When Motivation Fades

When Motivation Fades

When the Fire Burns Low

Some mornings, it’s not the alarm you’re fighting — it’s the weight of weariness that settles before your feet even hit the floor. The spark that once fueled your discipline feels like it’s gone out. The prayers feel quiet. The routine feels empty. And somewhere between exhaustion and apathy, motivation slips through your hands.

But that’s where faith steps in. When the drive fades and emotions fail, what remains is the quiet decision to keep showing up. Faith doesn’t ask you to feel ready — it calls you to trust that even when the fire burns low, the flame isn’t gone. God’s still there, steady as ever, waiting for you to take the next small step.

Faith Outlasts Feeling

Motivation is easy when life feels good — when results come quick, the path is clear, and everything seems to fall into place. But feelings are fragile. They shift with sleep, stress, and circumstance. Faith and discipline, though, run deeper. They don’t depend on emotion; they anchor you when emotion runs dry.

I’ve seen this play out more times than I can count — in training, in work, and in prayer. The days I wanted to quit were rarely the hardest physically; they were the days I couldn’t feel why I started. That’s when I learned that God never asked for constant inspiration — He asked for faithfulness. To show up. To stay steady. To trust that obedience matters more than motivation ever will.

Keep Showing Up

When motivation fades, the most powerful thing you can do is keep your routine alive. Brew the coffee. Open the Bible. Sit in silence if that’s all you can manage. Faith isn’t measured by how inspired you feel — it’s proven in how you show up when you don’t.

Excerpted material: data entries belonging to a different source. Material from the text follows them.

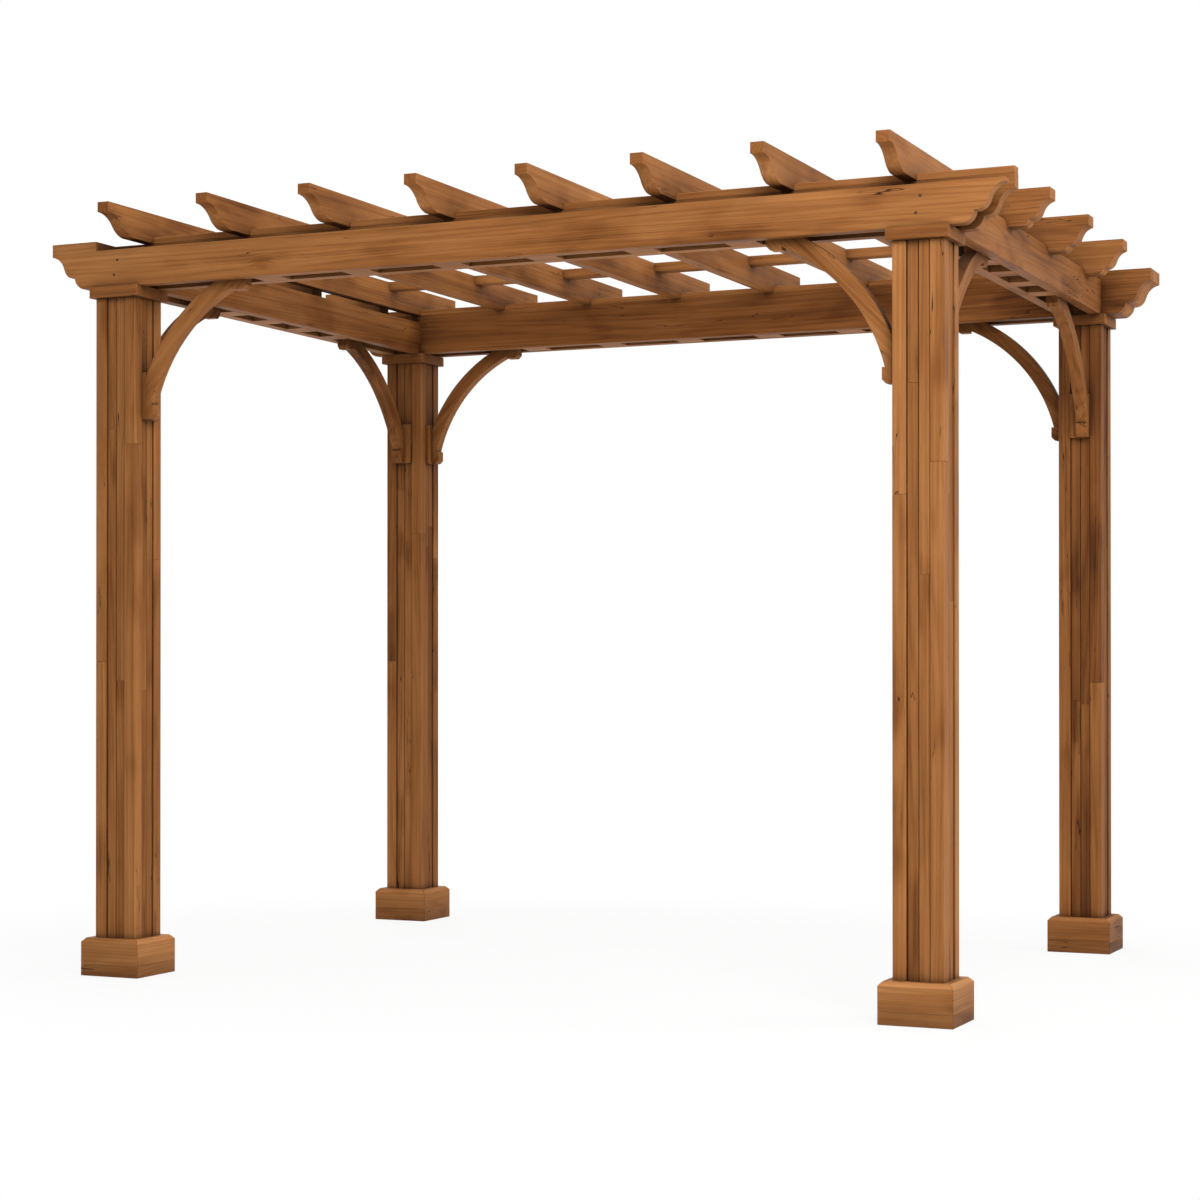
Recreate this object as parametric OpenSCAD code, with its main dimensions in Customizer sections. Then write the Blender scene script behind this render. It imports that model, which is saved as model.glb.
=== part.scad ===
// Garden pergola: four posts on plinths, double beams, arched knee braces,
// rafters laid front to back and purlins let into their tops from side to side.
// Millimetres, Z up. The origin is on the ground at the centre of the plan,
// X runs along the long front and the front faces -Y.

/* [Plan] */
// Distance between post centres along the front
span_x = 2495; // [1800:5:4200]
// Distance between post centres from front to back
span_y = 1842; // [1400:2:3200]

/* [Posts] */
// Width of a post, and of a double beam
post_w = 140; // [120:1:200]
// Height from the ground to the top of a post
post_h = 2043; // [1700:1:2700]
// Width of each corner stile of a post
stile_w = 38; // [20:1:45]
// Depth of the sunk panel between two stiles
panel_sink = 5; // [2:0.5:10]

/* [Plinths and collars] */
// Width of a plinth
plinth_w = 203; // [180:1:280]
// Height of a plinth
plinth_h = 114; // [60:1:300]
// Size of the bevel round the top of a plinth
plinth_bevel = 12; // [2:1:20]
// Width of the collar on a post
collar_w = 170; // [150:1:210]
// Height of the collar on a post
collar_h = 33; // [15:1:60]

/* [Beams] */
// Thickness of every beam board
board_t = 38; // [25:1:50]
// Depth of the front and back beam boards
beam_h = 140; // [125:1:240]
// Reach of the front and back beams past the outer post faces
beam_reach = 160; // [130:1:400]
// Height of the end nose of a front or back beam
beam_nose = 38; // [30:1:45]
// Amount by which side beams and the cut top of an outer board are lower
beam_step = 28; // [15:1:28]
// Height of the strip on which the rafters are notched
strip_h = 19; // [8:1:25]
// Length of a spacer block between the boards of a double beam
spacer_l = 89; // [40:1:150]
// Height of a spacer block
spacer_h = 38; // [20:1:60]
// Distance between spacer blocks in the front and back beams
spacer_pitch_x = 296; // [200:1:500]
// Distance between spacer blocks in the side beams
spacer_pitch_y = 220; // [180:1:400]

/* [Rafters] */
// Thickness of a rafter
rafter_t = 38; // [25:1:50]
// Depth of a rafter
rafter_h = 89; // [75:1:180]
// Reach of the rafters past the outer faces of the front and back beams
rafter_reach = 140; // [130:1:400]
// Height of the end nose of a rafter
rafter_nose = 30; // [20:1:40]

/* [Purlins] */
// Distance between neighbouring purlins
purlin_pitch = 479; // [200:1:600]
// Distance from the inner face of the back beam to the middle of the back purlin
purlin_setback = 211; // [50:1:500]
// Thickness of a purlin
purlin_t = 64; // [25:1:80]
// Depth of a purlin tail outside the side beams
purlin_h = 104; // [95:1:160]
// Height of the hook that drops beside a side beam
purlin_hook = 17; // [8:1:30]
// Reach of the purlins past the outer faces of the side beams
purlin_reach = 122; // [100:1:300]
// Height of the end nose of a purlin
purlin_nose = 31; // [20:1:40]
// Height of the rail of a purlin, let into the tops of the rafters
purlin_rail = 28; // [15:1:30]
// Length of the shoulder of a purlin beside an outermost rafter
purlin_shoulder = 20; // [10:1:60]

/* [Knee braces] */
// Length of a brace along the front or back beam
brace_reach_x = 350; // [300:1:600]
// Length of a brace along a side beam
brace_reach_y = 425; // [300:1:600]
// Height of a brace below the beam
brace_drop = 400; // [300:1:700]
// Thickness of a brace
brace_t = 38; // [20:1:44]
// Width of the curved band of a brace
brace_w = 45; // [30:1:100]
// Rise of the curved lower edge above its chord
brace_rise = 51; // [40:1:110]
// Depth of the square heel at each end of a brace
brace_heel = 28; // [15:1:45]
// Length of the heel
heel_l = 44; // [20:1:80]
// Amount by which a heel stands out from the curve
heel_lip = 8; // [2:1:12]
// Size of the corner cut off each heel
brace_cut = 16; // [4:1:20]
// Height of the tenon that rises between the beam boards
tenon_h = 70; // [30:1:100]
// Thickness of the cleat in front of the post face
cleat_t = 12; // [6:1:20]
// Height of the cleat behind a brace foot
cleat_h = 142; // [80:1:250]
// Clearance between a cleat and the stiles beside it
cleat_gap = 1; // [0.5:0.5:5]

/* [Hidden] */
$fn = 96;

cedar = "peru";
cedar_dark = "sienna";
rafters = 8;
// Points on each curved stretch of a board end
curve_steps = 6;

// Outer faces of the frame, and inner faces of its posts
face_x = (span_x + post_w) / 2;
face_y = (span_y + post_w) / 2;
inner_x = (span_x - post_w) / 2;
inner_y = (span_y - post_w) / 2;
gap_t = post_w - 2 * board_t;
panel_w = post_w - 2 * stile_w;

// Half of the clear length between the braces of a beam, and the spacer blocks in it
bay_x = inner_x - cleat_t - brace_reach_x;
bay_y = inner_y - cleat_t - brace_reach_y;
spacers_x = 1 + floor((2 * bay_x - spacer_l) / spacer_pitch_x);
spacers_y = 1 + floor((2 * bay_y - spacer_l) / spacer_pitch_y);

// Levels from the ground up
beam_z = post_h + collar_h;
side_top_z = beam_z + beam_h - beam_step;
rafter_z = beam_z + beam_h;
rafter_top_z = rafter_z + rafter_h;
purlin_top_z = side_top_z - purlin_hook + purlin_h;

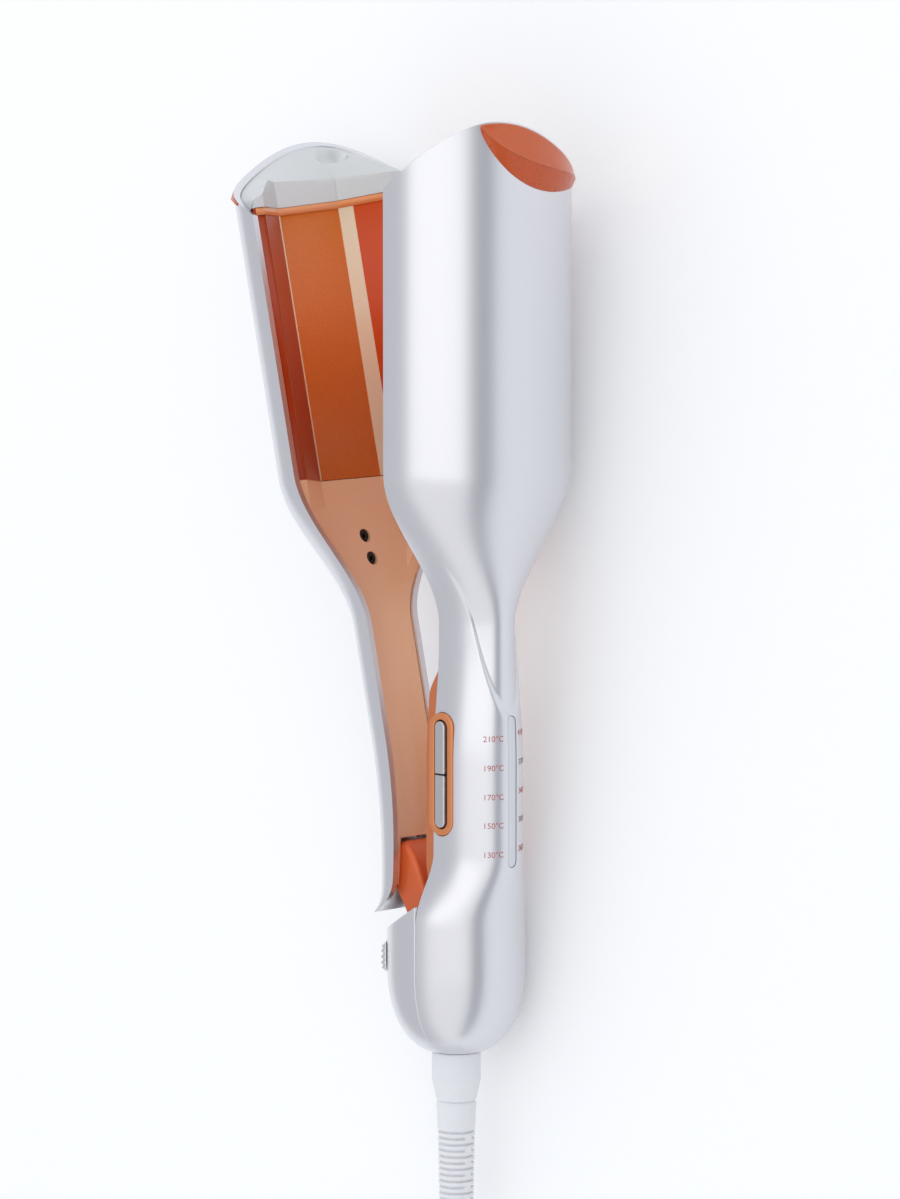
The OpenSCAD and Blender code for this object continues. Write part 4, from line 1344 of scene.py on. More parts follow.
def lens_skin(mid: float, reach: float, side: int, face: LensFace) -> Skin:
    """A leaf-shaped lens let into a barrel below its tip's edge.

    It hangs below the edge by the drop times the sine, to the power 0.75, of pi times the
    square of u, where u runs from 0 to 1 over the span of section angles. Its face bulges from
    edge to edge and has a fold a third of the way up, above which it tilts back.

    Args:
        mid: centre of the barrel's section.
        reach: its half axis along X.
        side: 1 for the fixed arm, -1 for the lever, which has the same lens turned half round.
        face: which side of the fold to make.

    Returns:
        That half of the lens, closed.
    """
    rows, columns = 97, 17
    u = (0.5 - 0.5 * np.cos(np.linspace(0, math.pi, rows)))[:, None]
    fold = LENS.fold_low + LENS.fold_swing * (1 - u)
    v = mix(*((0, fold) if face is LensFace.FOOT else (fold, 1)), np.linspace(0, 1, columns))
    angle = np.radians(mix(LENS.low_angle, LENS.high_angle, u))
    height = 1 + LENS.drop * np.clip(np.sin(math.pi * u ** 2), 0, None) ** LENS.plump
    ends = LENS.end_run * np.minimum(u, 1 - u) ** LENS.end_power
    inset = np.minimum(np.minimum(v, 1 - v) * height, ends)
    edge = np.sqrt(1 - (1 - np.clip(inset / LENS.edge_round, 0, 1)) ** 2)
    lift = np.where(v <= fold, v / fold, 1 - LENS.crown_fall * (v - fold) / (1 - fold))
    share = LENS.foot_proud + (1 - LENS.foot_proud) * lift
    proud = LENS.sunk + (LENS.rise - LENS.sunk) * edge * share

    def layer(out: Array) -> Array:
        """Places the lens's grid of points.

        Args:
            out: height above the barrel.

        Returns:
            The points.
        """
        x = mid + side * (reach + out) * np.cos(angle)
        z = side * (FORM.barrel_half + out) * np.sin(angle)
        top = FORM.tip_edge(x, z, side) - LENS.below_tip
        return np.stack([x, mix(top - height, top, v), z], axis=-1)

    front, rear = layer(proud), layer(np.full_like(proud, LENS.back_out))
    return wall_skin(np.concatenate([front, rear[:, ::-1]], axis=1))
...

Some mornings, I don’t have the words to pray. I just sit there, hands around a warm mug, waiting for my thoughts to catch up to my spirit. And even then, God meets me there. Not because I earned it, but because He honors consistency. The habit itself becomes an act of faith — a quiet declaration that says, “I’m still here, Lord, even when I don’t feel it.”

Strength in the Stillness

The world sees discipline as grind — as willpower, effort, or pride. But for us, it’s worship. It’s obedience in motion. Doing what’s right when it’s hard isn’t cold or mechanical — it’s holy. It’s saying with your actions what your heart might struggle to say with words: “God, I trust You more than I trust my feelings.”

When motivation fades, stillness becomes strength. That’s where you stop relying on your own drive and start drawing from His. It’s in those quiet, steady moments that God shapes endurance — the kind of strength that doesn’t shout, but stands. Because faith isn’t proven by how loud your fire burns — it’s proven by how long your light stays lit.

Tomorrow Morning

Tomorrow morning, don’t wait for the feeling to return. Don’t wait for motivation to move you. Just rise. Brew the coffee. Sit in the quiet. Whisper a prayer if you can — or just breathe and remember Who woke you up. Faith isn’t about energy; it’s about endurance.

Let your first act of the day be a choice — not to chase emotion, but to choose obedience. Your strength will run out, but His won’t. And that’s enough to keep showing up.